Now we have a way for our developers to make changes to the Dockerfile and then push it up to Google Container Registry. All through their normal git workflow!

Regex Build Triggers

In this section, we will be covering how to set up a regex build trigger to only target specific git branches.

Why does this matter?

We had a client who was using a branching strategy that consisted of dev-[dev-name] (e.g. dev-ryan). Which caused Cloud Build to deploy new code to our development application every time one of the devs pushed from any branch that had dev in it. Below, we will show how to lock the Cloud Build trigger to the “dev” branch only and ignore “dev-ryan”.

Open up the Cloud Build console

Navigate to your GCP project and find the Cloud Build service page. Then hit, Triggers.

Connect your GitHub account

We are using GitHub in this example, but as you can see below. Cloud Build supports BitBucket and Google Cloud Source Repository.
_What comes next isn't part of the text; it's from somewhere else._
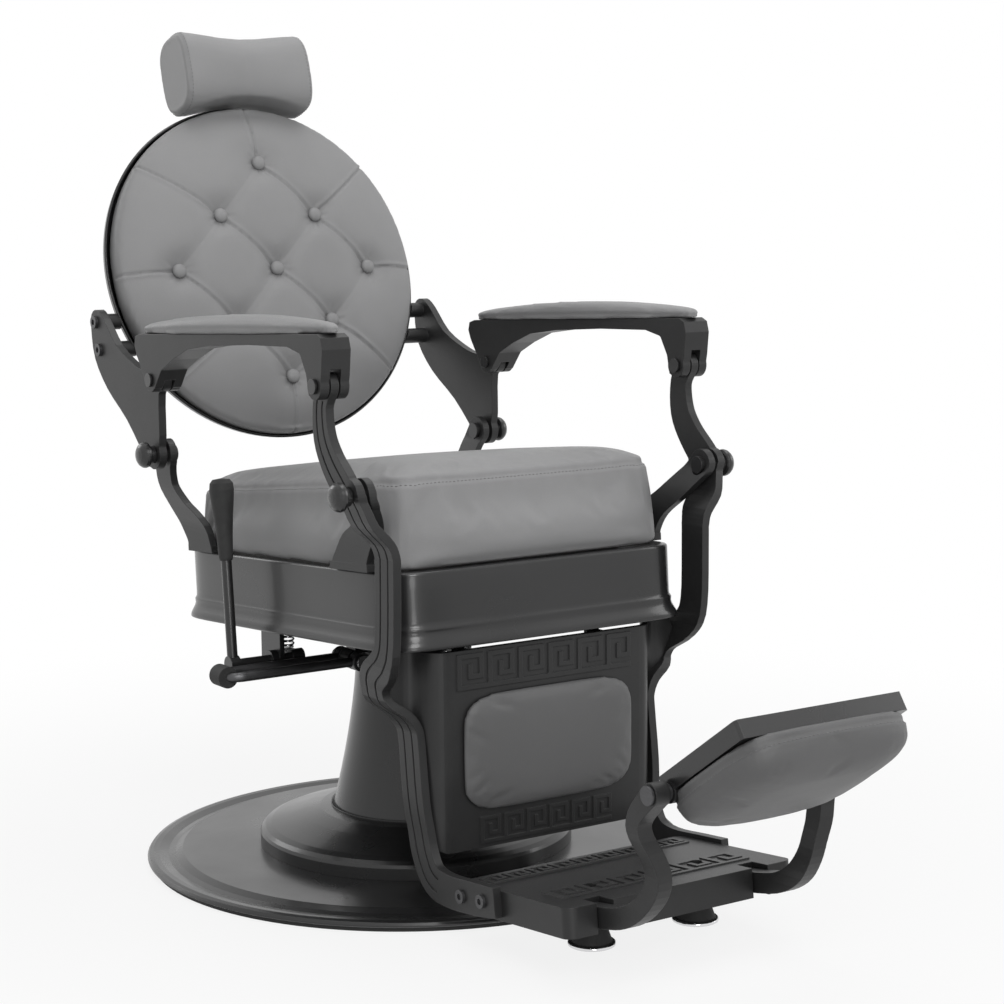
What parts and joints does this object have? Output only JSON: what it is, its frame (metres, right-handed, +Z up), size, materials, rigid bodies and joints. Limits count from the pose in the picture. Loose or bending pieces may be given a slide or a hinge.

Choose your desired Repository

You can filter repositories depending on the size of your GitHub account. I’m using a simple repository that isn’t being used for the setup as we won’t be getting into creating the full CI/CD in this article. If you would like to see that check the articles at the top for more information.

Specify your branch regex

With the regex below or your own more complicated regex we can ensure that our CI/CD is building what we intended. Below, we scope the Cloud Build trigger down only the “dev” branch using ^dev$.

More advanced

Now that we are limiting the deployments to only the dev branch. We can take it further and even have a whole separate trigger on all the dev-[dev-name] branches which will run a completely different build.

Now for instance, if a developer pushed their branch (dev-ryan), then this separate Cloud Build trigger would only build and test. Versus our dev trigger which will handle build, test, and deploy. Allowing for us to reuse the same knowledge, skills, and process to accomplish both a full CI/CD and a CI for feature branches. Awesome 🎉

Note: This is not a recommended branching strategy, but meant to showcase a small feature of Cloud Build which can be quite powerful.